What you have to do: Repeat each line of the material exactly.

Available data:
═══

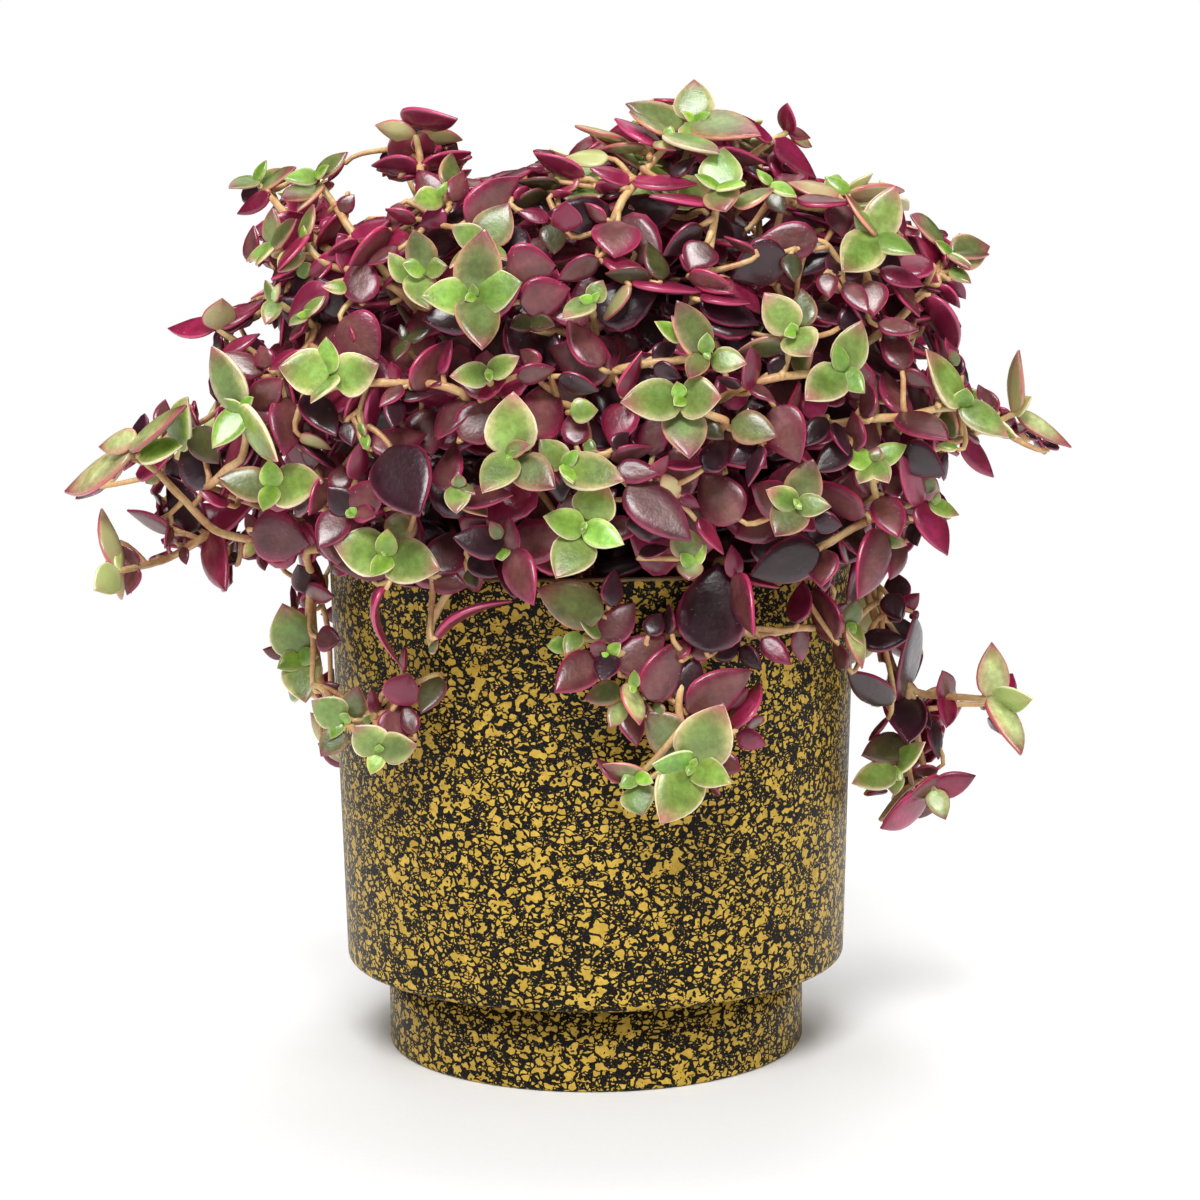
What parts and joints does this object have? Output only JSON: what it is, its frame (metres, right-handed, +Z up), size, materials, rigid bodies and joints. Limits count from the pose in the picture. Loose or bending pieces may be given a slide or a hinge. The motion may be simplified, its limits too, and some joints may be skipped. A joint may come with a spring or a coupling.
{
  "type": "potted succulent",
  "caption": "Bushy trailing succulent with small pointed fleshy leaves in opposite pairs, green to dark purple, spilling over a stepped speckled ceramic pot.",
  "frame": {"origin": "on the pot's axis, in the plane the pot stands on", "axes": "+Z up along the pot's axis; the pictured side faces -Y; +X is to the right seen from there"},
  "size_m": [0.2355, 0.1972, 0.2317],
  "materials": {
    "pot_glaze": "satin charcoal-black glaze with dense mustard-gold speckle and a thin bare pale-brown rim edge",
    "soil": "matt, crumbly dark brown bark compost",
    "foliage": "satin fleshy leaves, young ones green with cream edges, old ones mauve brown to dark purple with magenta edges, on tan stems"
  },
  "bodies": {
    "root": {"pot": "pot_glaze", "soil": "soil", "shoot_front_01": "foliage", "shoot_front_02": "foliage", "shoot_front_03": "foliage", "shoot_front_04": "foliage", "shoot_front_05": "foliage", "shoot_front_06": "foliage", "shoot_front_07": "foliage", "shoot_front_08": "foliage", "shoot_front_09": "foliage", "shoot_front_10": "foliage", "shoot_front_11": "foliage", "shoot_front_12": "foliage", "shoot_front_13": "foliage", "shoot_front_14": "foliage", "shoot_front_15": "foliage", "shoot_front_16": "foliage", "shoot_front_17": "foliage", "shoot_front_18": "foliage", "shoot_front_19": "foliage", "shoot_front_20": "foliage", "shoot_front_21": "foliage", "shoot_front_22": "foliage", "shoot_front_23": "foliage", "shoot_front_24": "foliage", "shoot_front_25": "foliage", "shoot_front_26": "foliage", "shoot_front_27": "foliage", "shoot_front_28": "foliage", "shoot_front_29": "foliage", "shoot_front_30": "foliage", "shoot_front_31": "foliage", "shoot_front_32": "foliage", "shoot_front_33": "foliage", "shoot_front_34": "foliage", "shoot_front_35": "foliage", "shoot_front_36": "foliage", "shoot_rear_01": "foliage", "shoot_rear_02": "foliage", "shoot_rear_03": "foliage", "shoot_rear_04": "foliage", "shoot_rear_05": "foliage", "shoot_rear_06": "foliage", "shoot_rear_07": "foliage", "shoot_rear_08": "foliage", "shoot_rear_09": "foliage", "shoot_rear_10": "foliage", "shoot_crown_01": "foliage", "shoot_crown_02": "foliage", "shoot_crown_03": "foliage", "shoot_crown_04": "foliage", "shoot_crown_05": "foliage", "shoot_crown_06": "foliage", "shoot_crown_07": "foliage", "shoot_crown_08": "foliage", "shoot_crown_09": "foliage", "shoot_crown_10": "foliage"}
  },
  "joints": []
}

═══

Task answer:
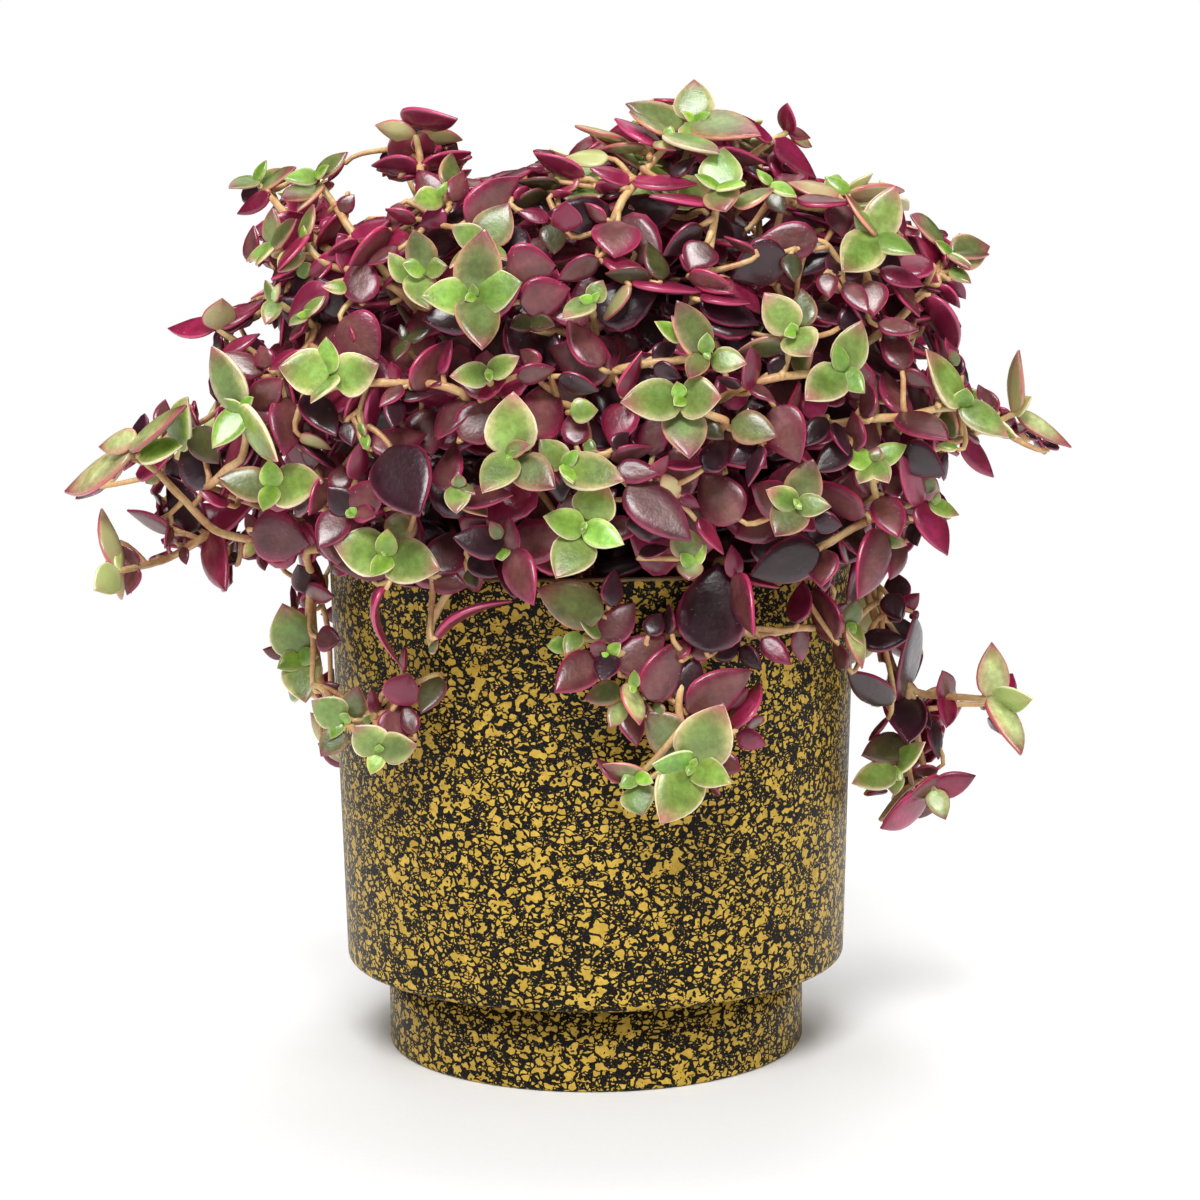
What parts and joints does this object have? Output only JSON: what it is, its frame (metres, right-handed, +Z up), size, materials, rigid bodies and joints. Limits count from the pose in the picture. Loose or bending pieces may be given a slide or a hinge. The motion may be simplified, its limits too, and some joints may be skipped. A joint may come with a spring or a coupling.
{
  "type": "potted succulent",
  "caption": "Bushy trailing succulent with small pointed fleshy leaves in opposite pairs, green to dark purple, spilling over a stepped speckled ceramic pot.",
  "frame": {"origin": "on the pot's axis, in the plane the pot stands on", "axes": "+Z up along the pot's axis; the pictured side faces -Y; +X is to the right seen from there"},
  "size_m": [0.2355, 0.1972, 0.2317],
  "materials": {
    "pot_glaze": "satin charcoal-black glaze with dense mustard-gold speckle and a thin bare pale-brown rim edge",
    "soil": "matt, crumbly dark brown bark compost",
    "foliage": "satin fleshy leaves, young ones green with cream edges, old ones mauve brown to dark purple with magenta edges, on tan stems"
  },
  "bodies": {
    "root": {"pot": "pot_glaze", "soil": "soil", "shoot_front_01": "foliage", "shoot_front_02": "foliage", "shoot_front_03": "foliage", "shoot_front_04": "foliage", "shoot_front_05": "foliage", "shoot_front_06": "foliage", "shoot_front_07": "foliage", "shoot_front_08": "foliage", "shoot_front_09": "foliage", "shoot_front_10": "foliage", "shoot_front_11": "foliage", "shoot_front_12": "foliage", "shoot_front_13": "foliage", "shoot_front_14": "foliage", "shoot_front_15": "foliage", "shoot_front_16": "foliage", "shoot_front_17": "foliage", "shoot_front_18": "foliage", "shoot_front_19": "foliage", "shoot_front_20": "foliage", "shoot_front_21": "foliage", "shoot_front_22": "foliage", "shoot_front_23": "foliage", "shoot_front_24": "foliage", "shoot_front_25": "foliage", "shoot_front_26": "foliage", "shoot_front_27": "foliage", "shoot_front_28": "foliage", "shoot_front_29": "foliage", "shoot_front_30": "foliage", "shoot_front_31": "foliage", "shoot_front_32": "foliage", "shoot_front_33": "foliage", "shoot_front_34": "foliage", "shoot_front_35": "foliage", "shoot_front_36": "foliage", "shoot_rear_01": "foliage", "shoot_rear_02": "foliage", "shoot_rear_03": "foliage", "shoot_rear_04": "foliage", "shoot_rear_05": "foliage", "shoot_rear_06": "foliage", "shoot_rear_07": "foliage", "shoot_rear_08": "foliage", "shoot_rear_09": "foliage", "shoot_rear_10": "foliage", "shoot_crown_01": "foliage", "shoot_crown_02": "foliage", "shoot_crown_03": "foliage", "shoot_crown_04": "foliage", "shoot_crown_05": "foliage", "shoot_crown_06": "foliage", "shoot_crown_07": "foliage", "shoot_crown_08": "foliage", "shoot_crown_09": "foliage", "shoot_crown_10": "foliage"}
  },
  "joints": []
}